- **Task objective**:
Pull out the lines from the line containing "Reconstruct the object" through the line containing "a grosgrain band", both lines included, and copy them exactly.

- **Entries provided**:
================

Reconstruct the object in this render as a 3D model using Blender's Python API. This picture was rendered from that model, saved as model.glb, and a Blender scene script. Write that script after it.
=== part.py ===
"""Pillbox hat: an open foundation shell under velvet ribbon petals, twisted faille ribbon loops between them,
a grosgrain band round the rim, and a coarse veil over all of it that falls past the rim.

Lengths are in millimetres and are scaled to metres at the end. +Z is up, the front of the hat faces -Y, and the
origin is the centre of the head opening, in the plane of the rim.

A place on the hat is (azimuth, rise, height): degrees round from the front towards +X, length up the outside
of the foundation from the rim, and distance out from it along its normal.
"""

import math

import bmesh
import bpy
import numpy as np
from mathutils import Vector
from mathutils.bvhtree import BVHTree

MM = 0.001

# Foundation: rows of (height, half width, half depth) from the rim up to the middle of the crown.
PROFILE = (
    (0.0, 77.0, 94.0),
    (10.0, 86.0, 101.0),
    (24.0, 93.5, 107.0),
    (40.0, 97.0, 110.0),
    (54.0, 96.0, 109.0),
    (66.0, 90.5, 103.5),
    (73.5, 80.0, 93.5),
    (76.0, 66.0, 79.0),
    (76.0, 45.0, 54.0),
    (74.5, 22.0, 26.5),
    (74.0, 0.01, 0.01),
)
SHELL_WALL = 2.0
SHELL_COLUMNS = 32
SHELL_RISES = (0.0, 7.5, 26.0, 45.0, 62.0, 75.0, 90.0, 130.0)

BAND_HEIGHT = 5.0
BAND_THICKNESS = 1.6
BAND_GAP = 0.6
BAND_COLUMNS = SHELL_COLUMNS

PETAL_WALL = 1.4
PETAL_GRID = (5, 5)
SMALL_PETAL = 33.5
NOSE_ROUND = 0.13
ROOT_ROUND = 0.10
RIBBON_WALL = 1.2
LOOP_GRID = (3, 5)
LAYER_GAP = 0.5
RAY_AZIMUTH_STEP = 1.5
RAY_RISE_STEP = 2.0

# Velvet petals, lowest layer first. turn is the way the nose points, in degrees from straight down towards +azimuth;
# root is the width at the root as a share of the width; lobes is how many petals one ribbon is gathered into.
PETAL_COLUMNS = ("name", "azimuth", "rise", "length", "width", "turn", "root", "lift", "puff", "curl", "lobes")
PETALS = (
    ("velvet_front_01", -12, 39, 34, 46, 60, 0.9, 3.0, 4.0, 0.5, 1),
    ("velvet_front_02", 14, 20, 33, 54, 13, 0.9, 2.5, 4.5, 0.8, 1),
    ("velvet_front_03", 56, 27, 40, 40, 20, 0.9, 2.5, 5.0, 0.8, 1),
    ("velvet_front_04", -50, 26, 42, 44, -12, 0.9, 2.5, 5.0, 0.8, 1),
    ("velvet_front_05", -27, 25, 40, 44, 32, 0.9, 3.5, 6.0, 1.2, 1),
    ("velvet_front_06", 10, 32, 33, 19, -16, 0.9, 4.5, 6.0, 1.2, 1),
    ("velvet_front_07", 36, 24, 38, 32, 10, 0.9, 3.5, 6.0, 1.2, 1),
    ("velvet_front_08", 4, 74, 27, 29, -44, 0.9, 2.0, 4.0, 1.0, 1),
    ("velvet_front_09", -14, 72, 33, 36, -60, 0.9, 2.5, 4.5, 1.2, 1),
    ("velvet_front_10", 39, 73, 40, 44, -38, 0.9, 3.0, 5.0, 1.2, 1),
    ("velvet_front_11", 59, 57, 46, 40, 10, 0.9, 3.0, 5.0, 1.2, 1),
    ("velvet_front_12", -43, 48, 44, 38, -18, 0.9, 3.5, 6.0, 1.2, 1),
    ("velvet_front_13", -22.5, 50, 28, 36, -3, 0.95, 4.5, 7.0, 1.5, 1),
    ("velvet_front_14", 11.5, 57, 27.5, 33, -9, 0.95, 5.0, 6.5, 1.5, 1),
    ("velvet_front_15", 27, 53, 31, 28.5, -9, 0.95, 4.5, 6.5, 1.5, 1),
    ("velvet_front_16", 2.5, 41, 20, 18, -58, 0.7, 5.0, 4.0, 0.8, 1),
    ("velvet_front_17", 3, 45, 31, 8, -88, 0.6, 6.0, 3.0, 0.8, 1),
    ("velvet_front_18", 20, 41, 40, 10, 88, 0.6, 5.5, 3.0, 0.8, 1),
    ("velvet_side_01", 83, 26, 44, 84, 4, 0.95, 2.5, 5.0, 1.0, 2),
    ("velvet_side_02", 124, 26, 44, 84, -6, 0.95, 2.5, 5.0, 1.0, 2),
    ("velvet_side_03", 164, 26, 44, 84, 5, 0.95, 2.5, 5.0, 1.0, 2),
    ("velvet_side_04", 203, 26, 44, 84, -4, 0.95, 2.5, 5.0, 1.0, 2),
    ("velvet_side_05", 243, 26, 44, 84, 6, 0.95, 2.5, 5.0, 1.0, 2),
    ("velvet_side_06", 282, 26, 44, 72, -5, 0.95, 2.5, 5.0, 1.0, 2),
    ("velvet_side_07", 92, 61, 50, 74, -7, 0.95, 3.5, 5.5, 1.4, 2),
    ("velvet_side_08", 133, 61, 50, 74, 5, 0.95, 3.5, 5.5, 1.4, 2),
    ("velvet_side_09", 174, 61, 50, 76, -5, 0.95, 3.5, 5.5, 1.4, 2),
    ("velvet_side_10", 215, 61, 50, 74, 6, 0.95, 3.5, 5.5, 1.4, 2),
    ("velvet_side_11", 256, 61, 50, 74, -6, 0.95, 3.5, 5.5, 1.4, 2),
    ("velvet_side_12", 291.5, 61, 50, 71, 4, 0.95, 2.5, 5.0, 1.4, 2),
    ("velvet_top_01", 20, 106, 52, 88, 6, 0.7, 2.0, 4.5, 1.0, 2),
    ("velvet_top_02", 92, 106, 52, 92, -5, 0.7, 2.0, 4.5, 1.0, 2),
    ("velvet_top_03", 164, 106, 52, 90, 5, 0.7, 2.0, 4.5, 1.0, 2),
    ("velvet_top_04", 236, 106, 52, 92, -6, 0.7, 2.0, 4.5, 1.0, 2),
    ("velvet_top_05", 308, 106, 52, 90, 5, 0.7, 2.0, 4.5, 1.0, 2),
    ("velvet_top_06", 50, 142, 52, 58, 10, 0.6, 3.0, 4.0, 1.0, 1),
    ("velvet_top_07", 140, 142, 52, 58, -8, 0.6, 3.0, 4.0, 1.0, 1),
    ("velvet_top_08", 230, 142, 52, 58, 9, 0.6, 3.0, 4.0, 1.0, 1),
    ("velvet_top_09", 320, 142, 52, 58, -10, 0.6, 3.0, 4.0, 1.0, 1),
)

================

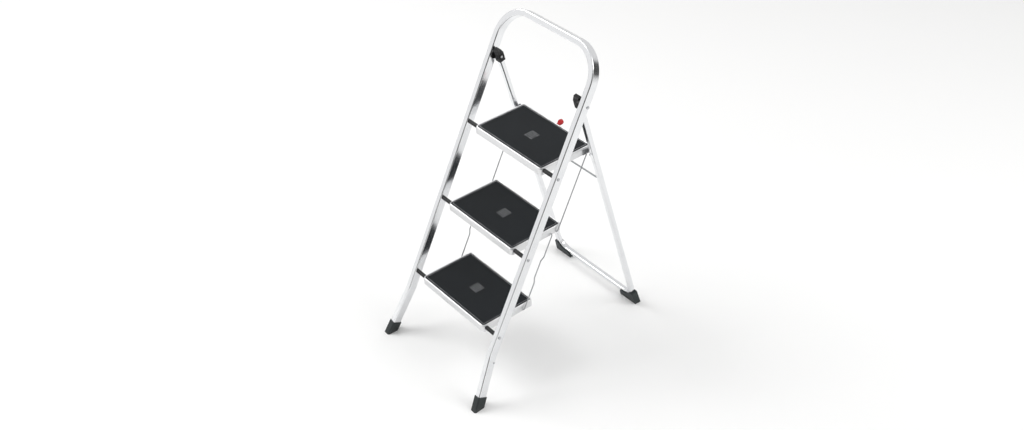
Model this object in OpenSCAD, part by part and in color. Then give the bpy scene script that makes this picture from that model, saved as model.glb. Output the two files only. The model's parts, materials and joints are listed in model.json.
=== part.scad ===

================

- **Answer for this exercise**:
Reconstruct the object in this render as a 3D model using Blender's Python API. This picture was rendered from that model, saved as model.glb, and a Blender scene script. Write that script after it.
=== part.py ===
"""Pillbox hat: an open foundation shell under velvet ribbon petals, twisted faille ribbon loops between them,
a grosgrain band round the rim, and a coarse veil over all of it that falls past the rim.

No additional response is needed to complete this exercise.